En ce qui concerne l’impact de Concorde sur le marché du transport aérien, il convient de dire que les vols à grande vitesse représentent un des secteurs de développement de cette branche de l’économie, notamment pour les vols long-courriers. Il est bien évident que les possibilités de traverser l’Atlantique en trois heures, ou le Pacifique en cinq ou six, constitueront un nouvel élément de rapprochement entre les activités des grandes régions du monde.
Cette perspective n’a pas échappé aux grands transporteurs aériens mondiaux qui, dans leur large majorité, n’ont pas hésité à prendre dès le lancement du programme des options sur Concorde.
Sans doute le transport supersonique ne supplantera-t-il pas du jour au lendemain les transports subsoniques, mais il n’est pas douteux qu’il prendra progressivement sur les transports longues-distances une part croissante du marché.
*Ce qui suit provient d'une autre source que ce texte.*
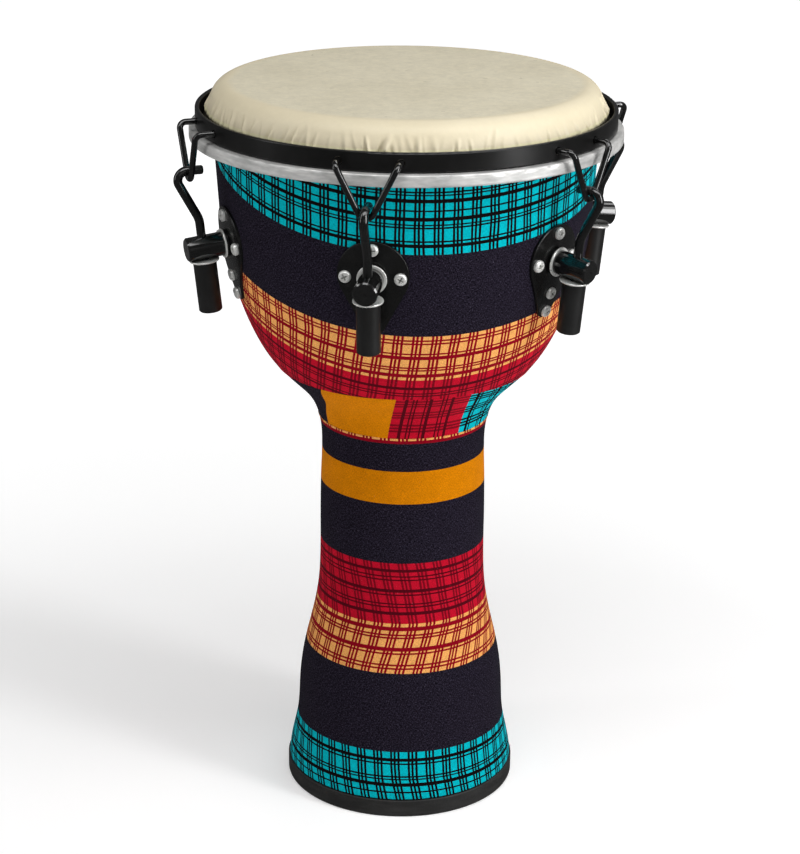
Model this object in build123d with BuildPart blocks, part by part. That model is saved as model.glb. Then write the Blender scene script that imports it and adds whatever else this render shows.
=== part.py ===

Sans doute également, l’Europe ne restera-t-elle pas seule sur ce marché. D’ores et déjà, l’industrie soviétique a réalisé un prototype – le Tu-144 – qui semble être à peu près au même stade de développement que Concorde, et l’industrie américaine se penche très activement sur ce problème pour lequel elle dispose de moyens considérables. Le pari économique européen du Concorde, démontre donc la vitalité de nos industries, le désir qu’elles ont, de rester concurremment avec les autres grandes industries mondiales dans le domaine des réalisations les plus avancées.
Il convient que l’opération soit conduite à son plein succès, c’est-à-dire que les industriels britanniques et français associés poursuivent sans désemparer les tâches – sans doute difficiles, mais clairement connues – qui séparent le montage final d’un prototype de la certification de cet appareil.
Pour le transport commercial, bientôt vont commencer les essais en vol qui seront, comme dans toutes les grandes entreprises aéronautiques, la période des dernières mises au point qui transforment en réalité économiques les efforts techniques des bureaux d’études.